Cena inicial de “Juventude Transviada” (1955)

Mas foi quando James Dean apareceu na tela que a ficha caiu. Ou melhor, não caiu. A pessoa que literalmente me fez quem eu sou hoje, o meu ator preferido, morto há 65 anos, ali, na tela de um cinema, diante dos meus olhos. Eu não conseguia acreditar, aquilo não podia ser real. Um turbilhão começou a passar pela minha mente e me lembrei de quando eu tinha 13 anos e via pela primeira vez o mesmo filme na tela do meu computador, depois de muito esforço para conseguir baixá-lo, pouco me importando com a quantidade de vírus que acabei ganhando com o processo.

Eu posso tentar descrever como eu me senti nesse momento das mais variadas formas, mas nenhuma delas conseguiria de fato expressar o quão intensamente essa experiência me emocionou. Quando Dean apareceu na tela, seguido do letreiro com seu próprio nome e o título do longa, iniciei um choro que só amenizou na marca de uma hora de filme. A medida que ele decorria, com um permanente sorriso trêmulo e um rosto marcado por lágrimas, eu não sabia se ria ou se chorava, não sabia direito o que estava sentindo ou o que deveria sentir. Apenas sabia que eu estava sentindo.

A emoção foi tanta que cheguei até a me assustar comigo mesma. Ao mesmo tempo que me perguntava o por que de eu estar naquele estado, no fundo eu sabia bem qual era a resposta:

Porque afinal, isso é o viver uma experiência, e assim é o cinema.

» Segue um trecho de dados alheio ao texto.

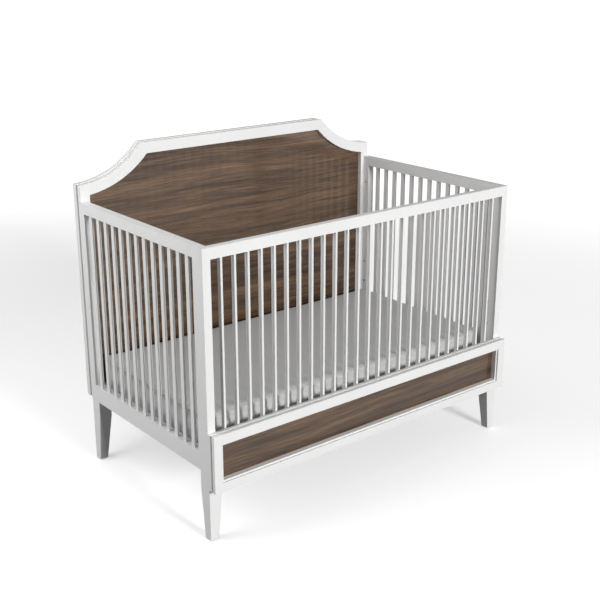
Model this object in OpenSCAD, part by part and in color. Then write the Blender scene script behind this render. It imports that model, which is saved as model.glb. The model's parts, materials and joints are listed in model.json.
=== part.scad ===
// Baby crib: two slatted end panels on tapered legs, a slatted front frame, a tall headboard with
// scooped shoulders, a framed apron below the front frame, and a mattress on a height-adjustable
// metal support.
// Millimetres. X runs along the crib, +Y points to the headboard and +Z up. The origin is on the
// floor, in the middle of the crib's length and of its overall depth.

/* [Overall] */
// Length over the outer faces of the end panels
crib_l = 1400; // [1360:5:1440]
// Depth from the front frame's front face to the back of the end panels
crib_d = 784; // [770:2:800]
// Height of the top of the front frame and the end panels
rail_z = 1012; // [980:2:1040]
// Height of the underside of the end panels and the headboard
panel_z = 249; // [240:1:256]

/* [End panels] */
// Thickness of the end panels' posts and rails
end_t = 30; // [28:1:34]
// Width of each end panel post
post_w = 33; // [30:1:38]
// Height of the top rails of the end panels and the front frame
top_rail_h = 38; // [34:1:46]
// Height of the end panels' bottom rails
bottom_rail_h = 65; // [56:1:72]
// Number of slats in an end panel
end_slats = 13; // [11:1:14]
// Distance from one end slat to the next
end_pitch = 51.6; // [46:0.2:52]
// Width of an end slat, along the panel
end_slat_w = 20; // [14:1:24]
// Thickness of an end slat
end_slat_t = 8; // [7:0.5:10]
// How far the end slats lie behind the panel's outer face
end_slat_inset = 4; // [2:0.5:8]

/* [Legs] */
// Width of a leg at its top, along the crib
leg_top_x = 50; // [46:1:56]
// Depth of a leg at its top
leg_top_y = 50; // [46:1:54]
// Height at which the taper of a leg starts
leg_taper_z = 185; // [150:5:230]
// Side of the square foot of a leg
leg_foot = 32; // [28:0.5:36]
// Height of the nylon glide under each leg
glide_h = 3; // [2:0.5:5]

/* [Front frame] */
// Thickness of the front frame
front_t = 24; // [22:1:26]
// Width of the front frame's stiles
front_stile_w = 30; // [26:1:36]
// Height of the front frame's bottom rail
front_bottom_h = 56; // [50:1:70]
// How far the top of that rail lies below the apron's top edge
front_bottom_drop = 14; // [0:1:16]
// Number of slats in the front frame
front_slats_n = 25; // [23:1:26]
// Distance from one front slat to the next
front_pitch = 52.2; // [48:0.2:53]
// Width of a front slat as seen from the front
front_slat_w = 8.5; // [7:0.5:10]
// Depth of a front slat
front_slat_d = 17.5; // [15:0.5:19]
// How far the front slats lie behind the frame's front face
front_slat_inset = 5; // [1:0.5:5]

/* [Apron] */
// Height of the apron's top edge
apron_top_z = 396; // [390:1:400]
// Height of the apron's bottom edge
apron_bottom_z = 191.5; // [180:0.5:200]
// Thickness of the apron's front layer
apron_face = 13; // [12:0.5:16]
// Thickness of the apron's middle layer, which holds the panel
apron_mid = 7.5; // [6:0.5:9]
// Thickness of the apron's back board
apron_back = 13.5; // [12:0.5:16]
// Width of the apron's stiles
apron_stile_w = 33.5; // [30:0.5:38]
// Height of the apron's top rail
apron_top_h = 35.5; // [30:0.5:40]
// Height of the apron's bottom rail
apron_bottom_h = 32; // [28:0.5:36]
// Width of the bead that lines the apron's opening
bead_w = 5.5; // [4:0.5:8]
// How far the bead lies behind the apron's face
bead_in = 7.5; // [4:0.5:10]
// How far the apron's panel lies behind the apron's face
apron_recess = 27; // [22:0.5:27]
// Thickness of the apron's panel
apron_panel_t = 5; // [4:0.5:6]

/* [Headboard] */
// Height of the crown
crown_z = 1196; // [1160:1:1230]
// Half the length of the straight crown
crown_half = 430; // [400:5:450]
// Lowest height of the scooped shoulders
shoulder_z = 1071; // [1060:1:1090]
// Radius of the scoops
scoop_r = 361; // [340:1:380]
// Thickness of the headboard's front layer
hb_face = 18; // [16:1:20]
// Thickness of the headboard's middle layer, which holds the panel
hb_mid = 12; // [9:1:14]
// Thickness of the headboard's back layer
hb_back = 22; // [18:1:24]
// How far each side of the headboard lies inside the end panels' outer faces
hb_inset = 7.5; // [6:0.5:9]
// Width of the headboard's front stiles
hb_stile_w = 37.5; // [34:0.5:42]
// Width of the headboard's front rails
hb_rail_w = 42; // [38:1:48]
// Width of the headboard's back frame
hb_back_w = 64; // [60:1:72]

/* [Mattress and support] */
// Gap between the mattress and each end panel
mattress_gap_x = 2; // [2:0.5:6]
// Depth of the mattress
mattress_d = 715; // [700:1:716]
// Thickness of the mattress
mattress_h = 125; // [110:5:130]
// Gap between the front frame and the mattress
mattress_gap_front = 26; // [24:1:30]
// Corner radius of the mattress
mattress_r = 35; // [15:5:60]
// Height of the bolts that carry the support at its lowest level
level_z = 270; // [268:1:274]
// Distance from one support level to the next
level_step = 90; // [75:5:95]
// Number of support levels
levels = 4; // [3:1:4]

/* [Hidden] */

WHITE = "white";
WALNUT = "saddlebrown";
STEEL = "silver";
DARK_STEEL = "dimgray";
BRASS = "goldenrod";
GREY_CLOTH = "gainsboro";
BEECH = "burlywood";
NYLON = "black";

// Main planes
half_l = crib_l / 2;
end_in_x = half_l - end_t;                      // inner face of an end panel
apron_t = apron_face + apron_mid + apron_back;
hb_t = hb_face + hb_mid + hb_back;
front_y = apron_t - (apron_t + crib_d + hb_t) / 2;  // front face of the front frame
back_y = front_y + crib_d;                      // back of the end panels, front of the headboard
panel_front_y = front_y + front_t;              // front of the end panels
post_front_in_y = panel_front_y + post_w;       // slat opening of an end panel, front edge
post_rear_in_y = back_y - post_w;               // slat opening of an end panel, rear edge
bottom_rail_top = panel_z + bottom_rail_h;
top_rail_bottom = rail_z - top_rail_h;
through = 1;                                    // overrun of a cut past a face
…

Pura emoção, sensação; e nada melhor do que a oportunidade de ver um dos filmes que me fez fazer cinema no cinema para me fazer, essencialmente, entender o que é essa tal da sétima arte: a máxima e transcendental experiência de uma catarse de emoções.

Ingresso do Noitão, o mais bem guardado da minha coleção

(PS: Minha amiga acabou dormindo no meio do filme. Mal ela sabe a experiência que perdeu.)